Making best use of the double taxation treaty
Germany and Malta have a double taxation agreement (DTA) to avoid double taxation. Here’s how to use it correctly:
- Exemption method: If you have Maltese residency, most income is only taxed in Malta
- Credit method: For German residents, Malta-source tax is credited against German liability
- Documentation: Collect proof of Malta taxes paid
- Progression clause: Malta income still influences your German rate, even if not directly taxed
Tax Planning in Malta Under CRS: Strategies that Still Work
Transparency doesn’t mean giving up. Even under CRS, there are legal ways to optimize taxes—they just have to be above board and well thought out. Here are the Malta strategies that will still work in 2025 (and those to forget).
What definitely DOES NOT work anymore
So there’s no confusion—these “strategies” are dead:
- Secret Malta accounts: Don’t exist anymore, forget it
- Shell companies with no substance: Detected right away
- Layered offshore structures: CRS sees through them all
- “Discreet” Maltese private banks: Report just like everyone else
- Crypto workarounds: Will soon be covered too
Strategies that still work
1. Genuine Maltese tax residence
If you actually live at least 183 days a year in Malta and shift your center of life there, you become tax resident in Malta.
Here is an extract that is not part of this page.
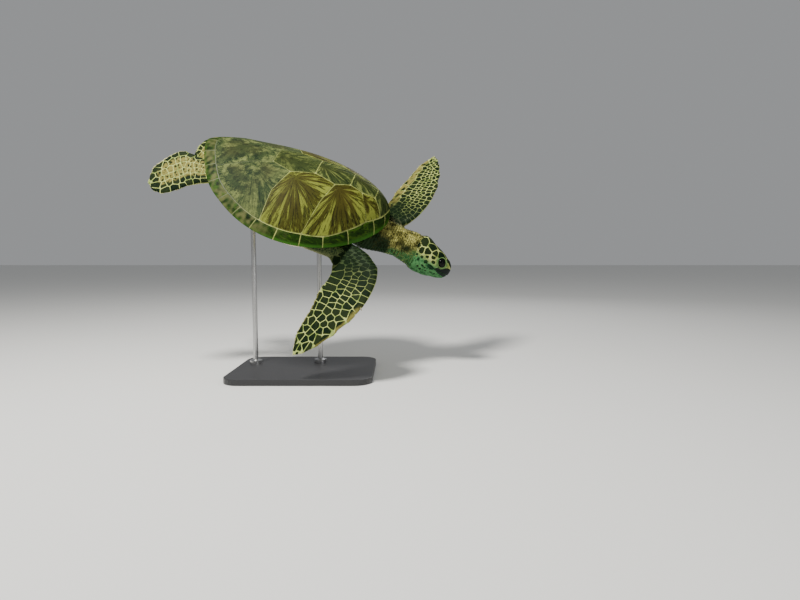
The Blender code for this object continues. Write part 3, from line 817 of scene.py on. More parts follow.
def neck_folds(level_spots):
    """Folds across the neck, the same for the skin and for the colour of the pads on it."""
    return folds(level_spots, *NECK_FOLDS)


fold = neck_folds(level) * neck_part
loose = trunk_part.copy()
underside = {}
for name, matrix in LIMBS.items():
    here = limb_part[name]
    downward = smoothstep(0.30, -0.12, facing @ np.array(matrix.to_3x3())[:, 2])
    underside[name] = relaxed(downward, edges, 8)
    root = here * smoothstep(0.30, 0.12, apply_matrix(LIMBS_BACK[name], points)[:, 0] / SPAN[name])
    root *= 1.0 - underside[name]
    loose = np.maximum(loose * (1.0 - here * underside[name]), root)
    fold += folds(level, matrix.to_3x3() @ Vector((1.0, 0.0, 0.0)), 0.0080, 11.0) * root * 0.7
fold += folds(level, *TRUNK_FOLDS) * trunk_part * 0.7

lift = FOLD_HEIGHT * fold - mouth_depth(in_head) * head_part
set_coordinates(skin, points + facing * lift[:, None])
print("deepest fold:", round(float(lift.min()) * 1000, 2), "mm")

# %% Colour zones of the skin
def leaf_zone(spots):
    """Where cheek and throat turn green: below the eye and under the neck."""
    flat = apply_matrix(BODY_INVERSE, spots)
    head = apply_matrix(HEAD_INVERSE, spots)
    on_head = smoothstep(-0.080, -0.055, head[:, 0])
    cheek = smoothstep(0.004, -0.016, head[:, 2])
    throat = smoothstep(0.014, -0.006, flat[:, 2]) * smoothstep(0.24, 0.30, flat[:, 0])
    throat *= smoothstep(0.14, 0.11, np.abs(flat[:, 1]))
    return cheek * on_head + throat * (1.0 - on_head)


def hollow_shade_and_patch(spots):
    """Painted shade in the hollow between neck and shoulder, and the skin's own dark patch behind the cheek.
    """
    flat = apply_matrix(BODY_INVERSE, spots)
    hollow = smoothstep(0.345, 0.325, flat[:, 0]) * smoothstep(0.045, 0.062, np.abs(flat[:, 1]))
    hollow *= smoothstep(0.20, 0.24, flat[:, 0]) * smoothstep(0.130, 0.100, np.abs(flat[:, 1]))
    patch = (flat[:, 0] - 0.383) ** 2 / 0.020 ** 2 + (flat[:, 2] - 0.017) ** 2 / 0.010 ** 2
    patch = np.exp(-patch) * smoothstep(0.020, 0.034, np.abs(flat[:, 1]))
    return np.maximum(hollow * 0.92, patch * 0.8)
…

The double taxation treaty applies, and you primarily pay taxes in Malta.
Advantages:
- Often lower tax rates than Germany
- No German tax liability on Malta income
- EU-wide recognition, completely legal
Disadvantages:
- You have to actually live in Malta
- Progression clause still applies to German income
- Complex transition rules on emigration
2. Malta non-dom status for foreign nationals
As a Maltese resident but non-domiciled, you pay tax only on Malta income. Foreign income is only taxed if brought into Malta.
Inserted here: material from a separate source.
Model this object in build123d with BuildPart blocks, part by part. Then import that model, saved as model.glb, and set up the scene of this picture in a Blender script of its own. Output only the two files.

Type of income | Taxable in Malta? | Reported to Germany? |
---|---|---|
Malta business | Yes, fully | Yes, via CRS |
Foreign income (not remitted) | No | No (remains abroad) |
Foreign income (brought to Malta) | Yes | Yes, via CRS |
3. Malta holding for real business activity
A Maltese holding company with genuine business activity can still be highly tax-efficient—if it’s got substance:
- Real management in Malta: At least one full-time manager on site
- Qualified staff: Professional personnel for key functions
- Proper offices: Not just a postal address
- Regular board meetings: Held in Malta
Practical implementation of a CRS-compliant Malta structure
Step 1: Clarify residency
Decide clearly: German or Maltese tax residency? Half-measures no longer work.
Step 2: Build substance
If Malta holding, then do it right:
- Employ a qualified director on site
- Rent real office space (not at your lawyer’s)
- Make all key decisions in Malta
- Maintain thorough documentation
Step 3: Transparent structuring
Plan as if the German tax office knows everything from the start—because they do.
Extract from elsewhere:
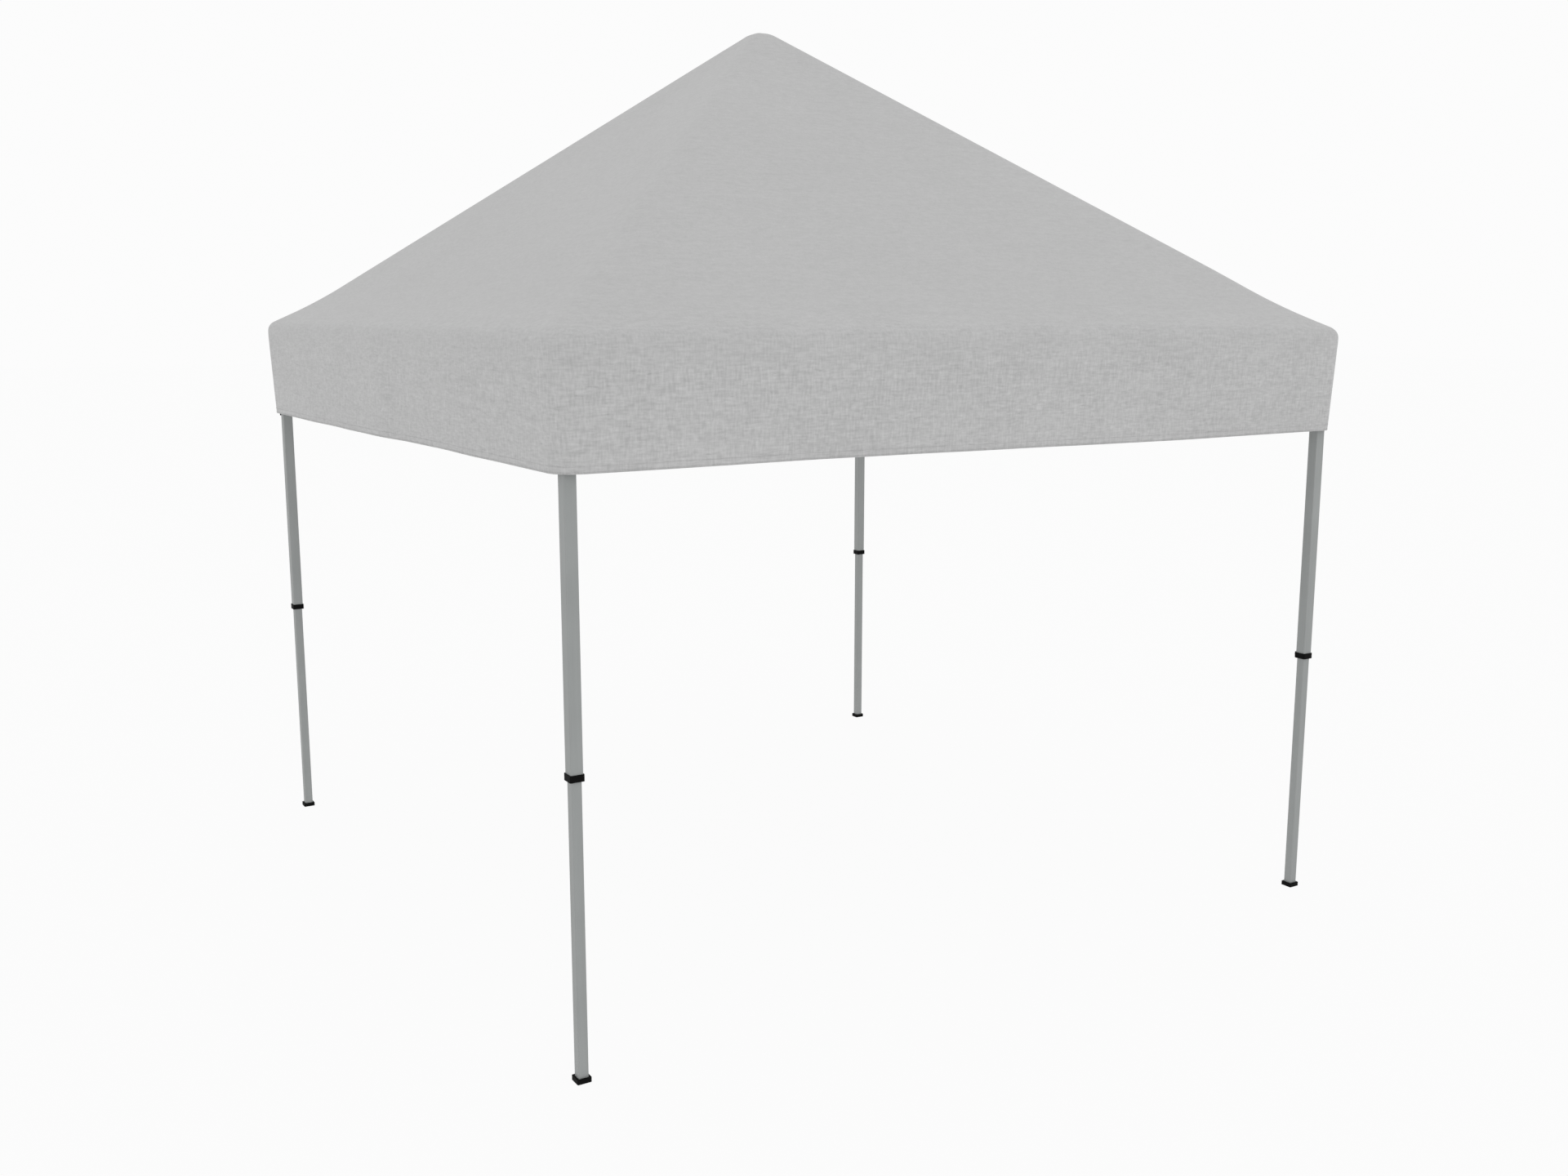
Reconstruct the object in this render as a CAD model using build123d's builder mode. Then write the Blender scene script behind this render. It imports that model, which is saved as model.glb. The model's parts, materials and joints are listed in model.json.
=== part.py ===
from build123d import *
from math import cos, radians, sin
import os

# Pop-up canopy, 3 x 3 m: a scissor-truss frame on four telescoping legs under a peaked fabric top.
#
# Millimetres, +Z up, origin on the ground at the middle of the four legs. The front is at -Y.
# Each side of the frame is the front side turned by 90 degrees about Z, so the side's own plane
# measures along the side, up, and outward.

# Driving dimensions: plan and heights
leg_half_spacing = 1460.0
top_pivot_z = 1955.0
bar_slope_deg = 8.5
cross_from_leg = 485.0
leg_pivot_offset = 76.0
mid_pivot_inset = 41.0
hub_pivot_offset = leg_pivot_offset - mid_pivot_inset
collar_z = 892.0
peak_z = 3166.0

# Truss bars and bolts
bar_width = 25.0
bar_thickness = 13.0
bar_wall = 1.2
bar_overhang = bar_width / 2
layer_gap = 1.0
layer_outer = layer_gap + bar_thickness
bolt_radius = 4.0
bolt_hole_radius = 4.1
bolt_head_radius = 7.0
bolt_head_height = 4.0
bolt_end_play = 0.3
tab_half_height = 12.0
tab_thickness = 6.5
tab_gap = 0.5
mid_plate_thickness = 6.0

# How far a joined solid runs into its neighbour, and a cut past the face that it opens
overlap = 1.0

# Legs
outer_size = 38.0
outer_wall = 2.0
outer_top_z = 2040.0
inner_size = 31.0
inner_wall = 1.5
inner_bottom_z = 4.0
inner_top_z = 1080.0
lock_hole_pitch = 120.0
lock_holes_below = 7
lock_hole_radius = 4.5
tube_corner_radius = 3.0
fitting_size = 44.0
fitting_corner_radius = 4.0
foot_height = 14.0
collar_height = 20.0
collar_lip = 2.0
inner_clearance = 0.6
slider_clearance = 0.6
slider_below_pivot = 62.0
slider_above_pivot = 20.0
bracket_below_pivot = 35.0
bracket_cap = 12.0

# Lock buttons and pull pins
nose_radius = 4.0
nose_gap = 0.4
button_head_radius = 7.0
button_head_height = 5.5
button_edge_radius = 1.5
button_head_clearance = 0.1
button_tube_hole_radius = 4.2
button_pocket_depth = 5.0
button_boss_depth = 8.0
button_boss_width = 22.0
pin_drop = 42.0
pin_boss_radius = 9.0
pin_boss_length = 10.0
pin_knob_radius = 8.0
pin_knob_length = 8.0
pin_knob_edge_radius = 2.0
pin_tube_hole_radius = 4.3

# Hubs and mast
mast_radius = 14.0
mast_wall = 1.5
mast_top_z = 3145.0
mast_cap_radius = 32.0
mast_cap_height = 12.0
mast_cap_edge_radius = 8.0
hub_radius = 48.0
hub_plate = 12.0
hub_gap = 20.0
hub_sleeve_radius = 22.0
hub_sleeve_height = 28.0
hub_bore_radius = mast_radius + 0.3

# Canopy: half width, height and corner radius of each level, from the hem to the peak
fabric = 1.0
canopy_levels = [
    (1492.0, 1722.0, 30.0),
    (1497.0, 2066.0, 42.0),
    (1441.0, 2123.0, 60.0),
    (1311.0, 2219.0, 65.0),
    (1097.0, 2374.0, 60.0),
    (392.0, 2896.0, 40.0),
    (110.0, 3113.0, 30.0),
    (45.0, 3155.0, 20.0),
    (15.0, peak_z, 10.0),
]

# The linkage at rest
bar_length = (leg_half_spacing - leg_pivot_offset) / cos(radians(bar_slope_deg))
bar_rise = bar_length * sin(radians(bar_slope_deg))
slider_pivot_z = top_pivot_z - 2 * cross_from_leg * sin(radians(bar_slope_deg))
lower_mid_z = top_pivot_z - bar_rise
upper_mid_z = slider_pivot_z + bar_rise
cross_inset = leg_pivot_offset + cross_from_leg * cos(radians(bar_slope_deg))
cross_z = (top_pivot_z + slider_pivot_z) / 2
leg_x = leg_half_spacing - leg_pivot_offset
cross_x = leg_half_spacing - cross_inset

sides = ["front", "right", "back", "left"]
corners = ["front_left", "front_right", "back_right", "back_left"]
INWARD, OUTWARD = -1, 1

os.makedirs("parts", exist_ok=True)


def along(side):
    """Unit vector along a side, from its first leg to its second."""
    return Vector(1, 0, 0).rotate(Axis.Z, 90 * side)


def outward(side):
    return Vector(0, -1, 0).rotate(Axis.Z, 90 * side)


def side_plane(side):
    """The vertical plane through two legs: local x along the side, y up, z outward."""
    return Plane(origin=outward(side) * leg_half_spacing, x_dir=along(side), z_dir=outward(side))


def middle_plane(side):
    """The vertical plane from a side's middle to the mast: local x inward, y up, z along the side."""
    return Plane(origin=(0, 0, 0), x_dir=outward(side) * -1, z_dir=along(side))


def leg_axis(corner):
    x, y = ((-1, -1), (1, -1), (1, 1), (-1, 1))[corner]
    return x * leg_half_spacing, y * leg_half_spacing


def slab(plane, centre, width, height, start, stop, turn=0.0, mode=Mode.ADD):
    """A rectangle on a plane, extruded between two distances from it."""
    with BuildSketch(plane.offset(start)) as outline:
        with Locations(centre):
            Rectangle(width, height, rotation=turn)
    extrude(outline.sketch, amount=stop - start, mode=mode)


def rod(plane, centre, radius, start, stop, mode=Mode.ADD):
    """A circle on a plane, extruded between two distances from it."""
    with BuildSketch(plane.offset(start)) as outline:
        with Locations(centre):
            Circle(radius)
    extrude(outline.sketch, amount=stop - start, mode=mode)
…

The 6/35 rule for Malta holdings
Malta offers a compelling regime for holdings: 35% corporate tax, but 6/7 of that refunded to EU shareholders upon distribution. Effective tax rate: 5%.
Requirements:
- Real business activity in Malta
- Distribution to EU shareholders
- No abuse (substance-over-form)
- CRS-compliant reporting
From my consulting practice: The 6/35 rule still works perfectly well under CRS—but only for real business activity. Pure dividend conduit setups with no value creation have become problematic.
Future-proof planning
Plan your Malta strategy with the future in mind:
- EU compliance: New EU anti-avoidance rules
- OECD developments: Substance requirements are tightening
- Digitalization: Automatic checks are becoming standard
- Transparency trend: Even more data sharing is coming
Golden rule: plan honestly and long-term. Short-term tricks no longer work, but sound tax optimization is still possible.
Frequently Asked Questions About CRS Malta
Does CRS apply to me if I’m only on holiday in Malta?
Normally not, unless you open a Maltese account. Tourist spending with a German credit card is not CRS relevant.
Do I have to report my Maltese checking account to Germany?
Yes, all foreign accounts belong in the “Anlage AUS” section of your tax return—including ordinary checking accounts with no interest.
Can I avoid CRS by using cryptocurrency?
Currently, partially—but that is changing quickly. By 2026, crypto exchanges will probably be subject to CRS reporting too.
What happens if I forget to declare Malta income?
The German tax office finds out automatically and may accuse you of tax evasion. Best to do a voluntary disclosure right away.
Are Maltese insurance policies also subject to CRS?
Yes, if they are investment-based. Pure risk insurance without capital formation is usually excluded.
Does a trust structure help to avoid CRS?
No, CRS also covers trustees and beneficiaries. Transparency can no longer be avoided by adding layers intermediaries.
Do I have to declare my Malta account even if it’s always empty?
Yes, reporting is mandatory regardless of the account balance. Zero balances are reported too.
Can Malta share my data with non-EU countries?
Yes, Malta exchanges CRS data with over 100 countries—including the USA, Switzerland, Canada, and many more.
What’s the difference between CRS and FATCA?
FATCA is the US system for US citizens only. CRS is the international system for everyone else. Malta applies both.
How long until my home country receives the Malta data?
Malta submits data for the previous year by September 30. So your tax office has it by October at the latest.